Farinha pouca, meu pirão primeiro
Edmundo Siqueira 27/06/2022 11:35 - Atualizado em 27/06/2022 12:11
Marcos Müller/Estadão
Existe um conceito que se baseia nos processos de colonização do Brasil e no conjunto de práticas e mentalidades que depois se tornaram comportamentos: o chamado “Brasil profundo”. É aquele Brasil que parou no tempo, que tem ojeriza a conhecimento, cultura e ciência. Um tipo de “homem da roça”, xucro, que fomos habituados a ver na televisão, nas novelas da Rede Globo com temática rural.
Esse representante do Brasil profundo não se confunde com o agronegócio que o país tem hoje. Nele, o conhecimento e a ciência são tão essenciais quanto a terra. O nível de sofisticação e profissionalização é um dos maiores do mundo no setor. A imagem do agricultor sujo, desleixado e que fala errado não é aceita por lá.
Mas o “brasileiro profundo” ainda é bastante presente.
A figura histórica responsável por boa parte desse imaginário popular são os Bandeirantes. Tidos como corajosos desbravadores da mata e colonizadores do Brasil, responsáveis pela produção de riqueza, principalmente paulista, e caracterizados em obras de arte nos Museus do país com roupas elegantes, eram bem diferentes da realidade.
Bandeirantes estilizados: Domingos Jorge Velho, bandeirante paulista. Pintura de Benedito Calixto, 1903.
Bandeirantes estilizados: Domingos Jorge Velho, bandeirante paulista. Pintura de Benedito Calixto, 1903.
Um bandeirante foi basicamente um pirata, um caçador de índios. Andavam com os pés descalços e falavam Tupi, basicamente. Eram, os bandeirantes, “gente que vivia do que roubava”, como definiu o Conselho Ultramarino português.
Algumas bandeiras — comitivas de exploração — eram compostas por um capitão mor (bandeirante chefe), 12 homens brancos, cerca de 400 mamelucos (filhos de mães indígenas e portugueses) e mais de 1000 indígenas escravizados.
Homens bárbaros como Domingos Jorge Velho, enviado para dizimar o Quilombo dos Palmares em Alagoas, ou como Anhanguera, apelido de Bartolomeu Bueno da Silva, o “diabo velho”. Caçadores, em essência, com a missão de atacar indígenas.
A história foi fabricada. São Paulo e Rio em concorrência — narrativa dos bandeirantes para os paulistas e do Instituto Histórico e Geográfico para os fluminenses.
Mas o caso de São Paulo é emblemático. Nossa principal metrópole é ligada a todas as regiões do país por rodovias enormes e essenciais para o desenvolvimento — Regis Bittencourt, Fernão Dias, Bandeirantes e Raposo Tavares, por exemplo. Todas em homenagens aos nossos bandeirantes desbravadores. Além da homenagem, essas rodovias tem outro traço em comum: originalmente, eram os caminhos percorridos pelos índios.
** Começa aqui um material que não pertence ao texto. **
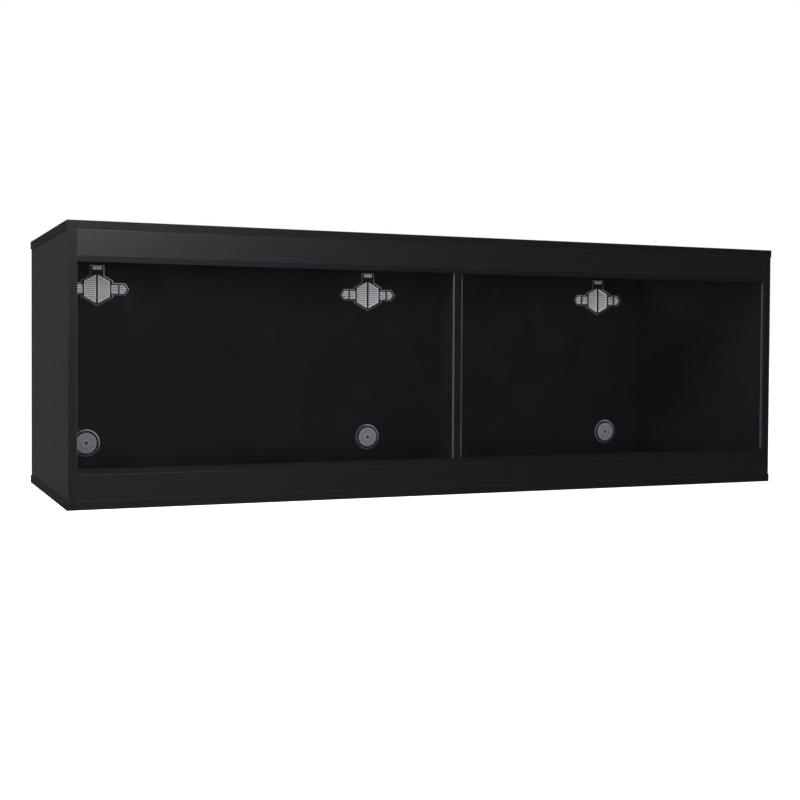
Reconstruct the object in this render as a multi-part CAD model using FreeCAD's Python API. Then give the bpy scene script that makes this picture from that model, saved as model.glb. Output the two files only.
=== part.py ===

Estátuas de SP receberam manifestações com crânios no final de 2020 — Foto: Grupo de Ação/Divulgação
Estátuas de SP receberam manifestações com crânios no final de 2020 — Foto: Grupo de Ação/Divulgação
Os indígenas ensinaram aos bandeirantes a sobrevivência na mata, quais caminhos percorrer, a língua falada e outros tantos traços culturais. Sim, as bandeiras foram necessárias para que o Brasil produzisse riquezas, mas essas sempre para abastecer outros povos ou uma minoria bem reduzida de brasileiros. A lógica sempre foi que, quando a farinha era pouca, alguns garantiam o pirão primeiro.
Esse forte dito popular veio da farinha de mandioca, que era um dos alimentos que os bandeirantes costumavam levar durante suas viagens pelo interior do Brasil. Quando a comida ia acabando, os bandeirantes apelavam para um único prato: peixe com pirão. E quando mesmo esse prato era escasso, o capitão mor da comitiva tratava de garantir seu pirão.
O passado, impossível de ser dominado, produz elementos como história e memória. O primeiro é sempre campo de embates, de construção de narrativas e inconcluso. O segundo elemento trata das lembranças, construídas pela oralidade e vivências.
História e memória construíram o Brasil profundo, que deixou marcas igualmente densas até hoje. Com consequências eleitorais, inclusive. Mas principalmente culturais. Em um país onde mais de 30 milhões de pessoas estão sem ter o que comer muitos ainda pensam: “Farinha pouca? Meu pirão primeiro”.